How U.S. cities secretly rewrote map boundaries to block Black families

Have you ever looked at a city map and wondered why some neighborhoods suddenly feel completely different? It’s not just a random coincidence or a matter of personal taste. In fact, local governments spent decades playing a sneaky game of real-life SimCity to keep Black families segregated.

Local planners and federal officials used sneaky cartographic tricks, from weird border detours to highway planning, to enforce racial segregation and choke off Black wealth. As author Richard Rothstein wrote in The Color of Law, “the government was not following preexisting racial patterns; it was imposing segregation where it hadn’t previously taken root.This wasn’t accidental; it was a deliberate blueprint to divide us.

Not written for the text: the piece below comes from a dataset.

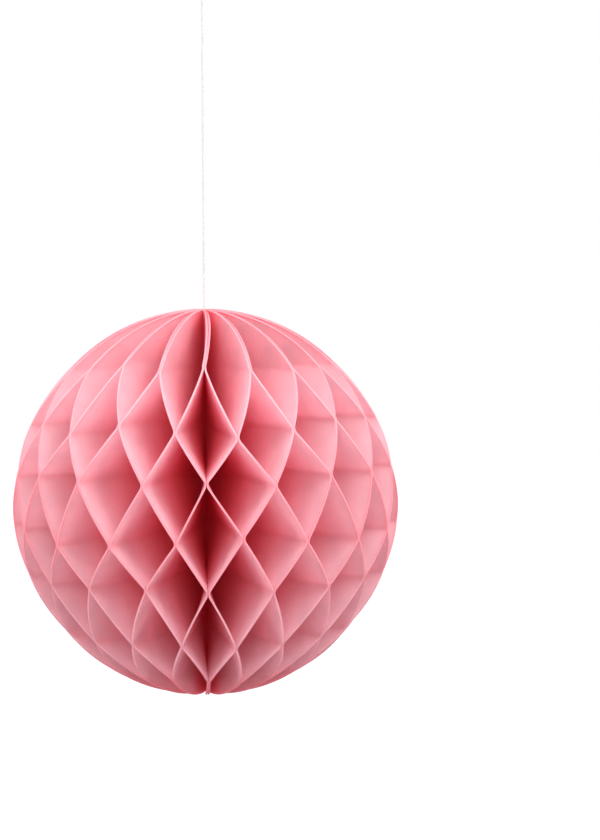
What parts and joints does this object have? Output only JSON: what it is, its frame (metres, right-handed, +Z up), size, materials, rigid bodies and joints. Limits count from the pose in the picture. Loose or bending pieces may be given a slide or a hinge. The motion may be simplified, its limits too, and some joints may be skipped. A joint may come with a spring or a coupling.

The sneaky trick of municipal underbounding

Municipal underbounding is one of the most toxic cartographic tricks you’ve probably never heard of. It happens when a town draws its borders in a bizarre zigzag to intentionally exclude nearby Black neighborhoods. By keeping these communities outside city limits, local governments legally starved them of basic public resources.

Look at Moore County, North Carolina, where wealthy, white golfing towns like Southern Pines and Aberdeen created a “tortured maze” of borders. Planners literally drew lines around Black enclaves such as Jackson, Hamlet, and Midway, leaving holes in the map. While white residents enjoyed clean water and trash pickup, adjacent Black residents had to watch garbage trucks roll past their streets to serve white neighborhoods.